In the goods-producing sector, construction payrolls increased by only 2,000 — and has been essentially flat since April — while manufacturing payrolls post their third consecutive decline of more than 10,000, at -11,000. Tariffs, trade policy uncertainty and immigration constraints are having a notable effect on the goods sector with manufacturing employment down 37,000 since April.
 

On the household survey side, the unemployment rate rose 0.1ppt to 4.2% and the labor force shrunk — signaling the growing supply shock from immigration constraints. Household Survey employment fell 260,000 in July while the labor force participation rate fell 0.1ppt to 62.2% — its lowest since November 2022. The prime-age labor force participation rate (workers aged 25 to 54 years old) also fell 0.1ppt to 83.4% and is well below its cyclical peak of 83.9% reached in July–August 2024.
 

Stricter immigration policies will curb labor force flows in the coming quarters. Immigration flows to the US have already seen a significant decline, especially at the southern border. And the US administration has been canceling and declining to renew protections and work permits of individuals through programs such as the Temporary Protected Status, which could affect hundreds of thousands of workers. This will weigh on employment in key industries like agriculture, construction, hospitality and health care.
 

On the wage front, average hourly earnings rose 0.3% month over month, pushing wage growth up a tick to 3.9% year over year — but only because of an unfavorable comparison to a soft July 2024 print. While reduced labor supply could be seen as a potential catalyst for stronger wage growth, the fact is that labor demand has slowed materially, and bargaining power is now firmly on the employer side. With the cost of doing trade surging, cost-cutting efforts will dominate the wage narrative. We see wage growth trending toward 3.5% in H2.
 

Coincidence or not, Governor Christopher Waller appears vindicated, with the latest employment report likely to jolt many Fed policymakers out of a comfortably numb stance. Following weak GDP data in the first half of 2025, soft consumer spending momentum and a concerning labor market slowdown, many policymakers — including Fed Chair Jerome Powell — who had been on the fence about easing are now more likely to support a rate cut in September.
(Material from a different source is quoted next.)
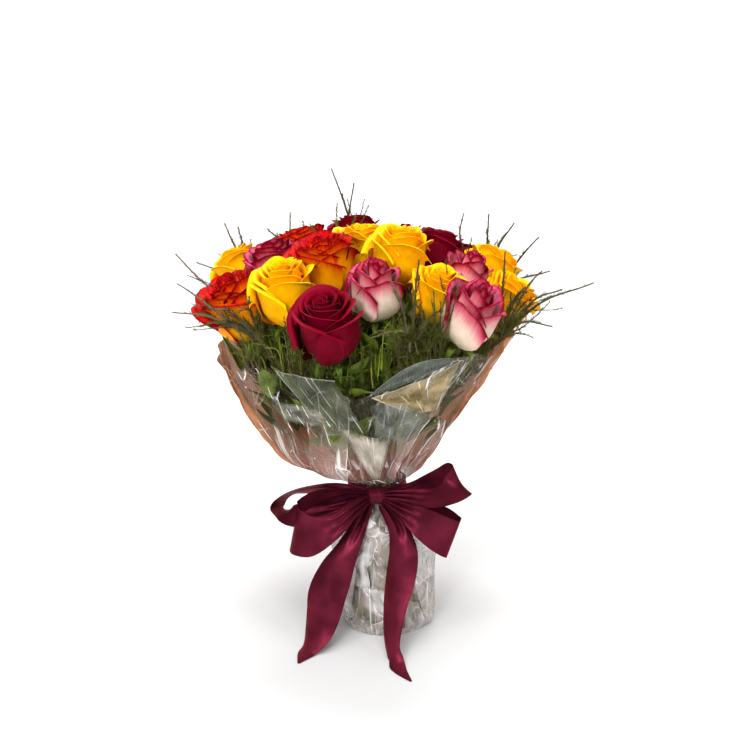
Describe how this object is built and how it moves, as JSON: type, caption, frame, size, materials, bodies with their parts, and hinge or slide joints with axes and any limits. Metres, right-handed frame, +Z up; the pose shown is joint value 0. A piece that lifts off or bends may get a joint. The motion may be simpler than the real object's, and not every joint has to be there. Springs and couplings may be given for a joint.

In the context of growing internal debate within the Committee, this report strengthens the hand of those advocating for a data-driven pivot — particularly if, as Powell noted on Wednesday, the base case assumes that tariffs will result in a one-time price shock.

The views reflected in this article are the views of the author(s) and do not necessarily reflect the views of Ernst & Young LLP or other members of the global EY organization.